Most Americans believe in love at first sight and soulmates
Even though the divorce rate has dropped from its high in the 1980s, the fact that now less than a third of marriages ends in divorce still means that each and every year a significant number of Americans' romantic lives are thrown into chaos. Despite this, however, America is still a remarkably romantic country. This year spending on Valentine's Day was expected to hit $18.9 billion, as couples across the country showered their new crushes and old loves with gifts and tokens of affection.
YouGov's latest research shows that most Americans (51%) believe that there is such a thing as love at first sight, while 35% do not. There is little difference between demographic groups on this question, though people whose households earn under $40,000 a year (58%) followed by Democrats (57%) are the most likely to believe in it, while under-30s (44%) and independents (46%) are the least likely. When it comes to believing in soulmates over two-thirds of Americans (69%) believe that there is such a thing as a soulmate, while only 18% don't believe that there is.
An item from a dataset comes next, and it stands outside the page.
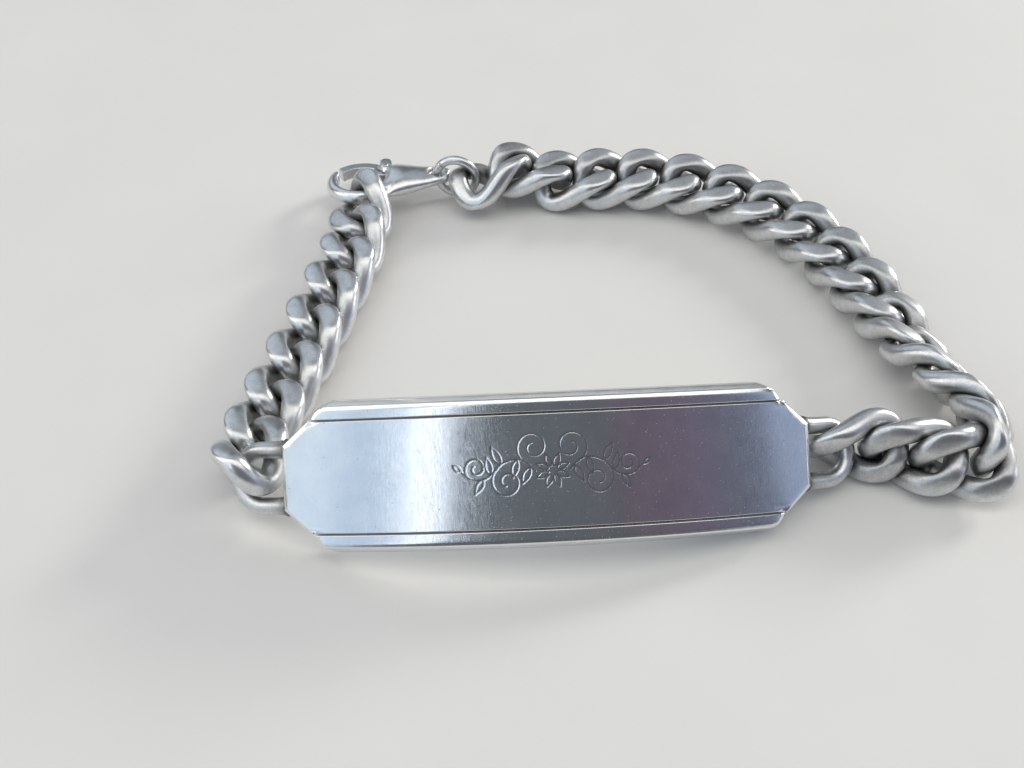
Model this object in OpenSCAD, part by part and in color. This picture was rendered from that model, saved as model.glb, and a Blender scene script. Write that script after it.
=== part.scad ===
// Name bracelet in silver, fastened and lying on a table. A plate curved for the
// wrist has a loop soldered to each end, and it leans back on its lower edge.
// A curb chain in two runs leaves the loops, and a jump ring and a lobster clasp
// with a sprung lever close it. Millimetres and degrees throughout.

/* [Plate] */
// Length of the plate along its curved face
plate_length = 47.5; // [47:0.5:48]
// Width of the face between the long edges
face_width = 12.2; // [12:0.1:12.4]
// Thickness of the plate
plate_thick = 2; // [1.8:0.1:2.1]
// Radius that the face is bent to
face_radius = 56; // [55:1:57]
// Draft of the long side walls
side_draft = 15; // [12:1:16]
// Width of the middle panel, from groove to groove
panel_width = 9.7; // [9.5:0.1:9.9]
// Length of the panel's long edges, before the corners are canted
panel_length = 42.4; // [42.2:0.2:42.6]
// Width of the end that the canted corners leave
end_width = 5.6; // [5.4:0.2:5.8]
// Length of the two side strips outside the grooves
strip_length = 41.8; // [41.4:0.2:42]
// Corner radius of the side strips
strip_corner = 1.6; // [1.2:0.1:1.8]
// Width of each V groove
groove_width = 0.34; // [0.2:0.02:0.5]
// Depth of each V groove
groove_depth = 0.24; // [0.1:0.02:0.4]
// Lean of the plate, from lying flat towards standing up
plate_lean = 45; // [44.5:0.5:45.5]
// Turn of the plate on the table
plate_yaw = 3.5; // [3.4:0.1:3.6]

/* [End loops] */
// Wire of the soldered loops
loop_wire = 1.5; // [1.45:0.05:1.5]
// Distance between the two arms of a loop, centre to centre
loop_width = 4.9; // [4.9:0.05:5]
// Reach of the left loop from the plate's end to the middle of its bow
left_loop_reach = 4.9; // [4.85:0.05:5]
// Reach of the right loop
right_loop_reach = 4.9; // [4.85:0.05:5]
// Length of each arm that is let into the plate's end
loop_bury = 1; // [0.6:0.1:1.4]

/* [Chain] */
// Length of a link, along the centre of its wire
link_length = 7.5; // [7.48:0.01:7.52]
// Width of a link, along the centre of its wire
link_width = 4.7; // [4.68:0.01:4.72]
// How far the twist lifts and sinks the four corners of a link
link_twist = 1.6; // [1.58:0.01:1.62]
// How much fuller than an ellipse the ends of a link are
link_fullness = 0.1; // [0.08:0.01:0.12]
// Wire of the links
link_wire = 1.9; // [1.7:0.05:1.9]
// Height of the flats filed on the upper face of the links, above a link's middle
upper_flat = 2; // [1.95:0.05:2.1]
// Depth of the flats on their lower face, under a link's middle
lower_flat = 2.4; // [2.3:0.05:2.45]
// Segments round a link
link_segments = 16; // [12:2:16]
// Sides of a link's wire
wire_sides = 6; // [5:1:6]

/* [Clasp] */
// Radius of the claw, to the outside of its hook
claw_radius = 3.9; // [3.8:0.05:3.9]
// Radius of the claw's opening
claw_opening = 2.5; // [2.45:0.05:2.55]
// Distance from the middle of the eye to the middle of the claw
claw_reach = 8.6; // [8.5:0.1:8.7]
// Radius of the lug round the eye
eye_radius = 1.5; // [1.45:0.05:1.5]
// Radius of the eye's bore
eye_bore = 0.95; // [0.9:0.05:1]
// Thickness of the clasp's shoulder
shoulder_thick = 2.6; // [2.4:0.1:2.6]
// Thickness of the hook and of the lug
hook_thick = 1.5; // [1.4:0.05:1.5]
// Thickness of the lever
lever_thick = 1.2; // [1:0.1:1.2]
// Gap between the lever and what it passes
lever_gap = 0.12; // [0.1:0.01:0.14]
// Radius of the rivet that the lever turns on
pin_radius = 0.5; // [0.4:0.05:0.55]
// Radial clearance of the lever on the rivet
pin_clearance = 0.05; // [0.03:0.01:0.08]
// Wire of the jump ring
ring_wire = 1; // [0.9:0.05:1]
// Radius of the jump ring, to the middle of its wire
ring_radius = 2.2; // [2.15:0.05:2.25]

/* [Hidden] */
LEFT_LINKS = 8;
RIGHT_LINKS = 18;
function link_name(run, i) = str(run, i < 10 ? "0" : "", i);
SILVER = [0.78, 0.78, 0.79];
ROUND = 64;
BEND = 240;
OVERCUT = 1;

// The middle of the plate's face
plate_place = [-6.35, -24.1, 8.46];

// The clasp: the middle of its eye, then its roll, pitch and heading
clasp_place = [-18.15, 25.1, 2.6];
clasp_turn = [8, 0, 190];

// The jump ring: its middle, then its tilt from upright and its heading
ring_place = [-16, 24.55, 2.9];
ring_tilt = 0;
ring_heading = -9.5;

// Columns of a link's place: x, y, z, heading, climb, roll
X = 0;
Y = 1;
Z = 2;
HEADING = 3;
CLIMB = 4;
ROLL = 5;

// Columns of a stretch of like links: how many, the turn to each, the climb, the
// roll, and the step from one middle to the next
COUNT = 0;
TURN = 1;
STRETCH_CLIMB = 2;
STRETCH_ROLL = 3;
STEP = 4;

// Left run, from the plate's left loop: the first link, the stretches after it,
// and the last two, which the clasp's hook pulls askew
left_start = [
    [-33.05, -18.1, 3.8, 91.5, -20, 2]
];
left_stretches = [
    [1, -14, -2.5, 7, 5.25],
    [1, -2, -0.5, 0, 5.4],
    [3, 0.5, 0.5, -2, 5.4]
];
left_end = [
    [-26.55, 13.2, 2.8, 86, -1, -8],
    [-26.3, 18.65, 2.85, 94, 5.5, -24.5]
];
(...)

The largest differences between demographic groups when it comes to whether or not there is or is not such a thing as soulmates is regional. While 75% of people in the Midwest believe that soulmates exist only 58% of people in the Northeast agree. 26% of people in the Northeast say outright that there is not such thing as a soulmate, a percentage which does not exceed 18% in any other region.
Asked how many soulmates each person has, Americans who believe in them tend to say that we have more than one. 25% of the country believes that their is only one soulmate for each person, while 33% believe that there are more than one. Republicans (34%) are the most likely to say there is only one, while people in the west (20%) and independents (22%) are the least likely. 31% of Americans don't believe in soulmates, while 10% believe in them but aren't sure whether we only have one or not.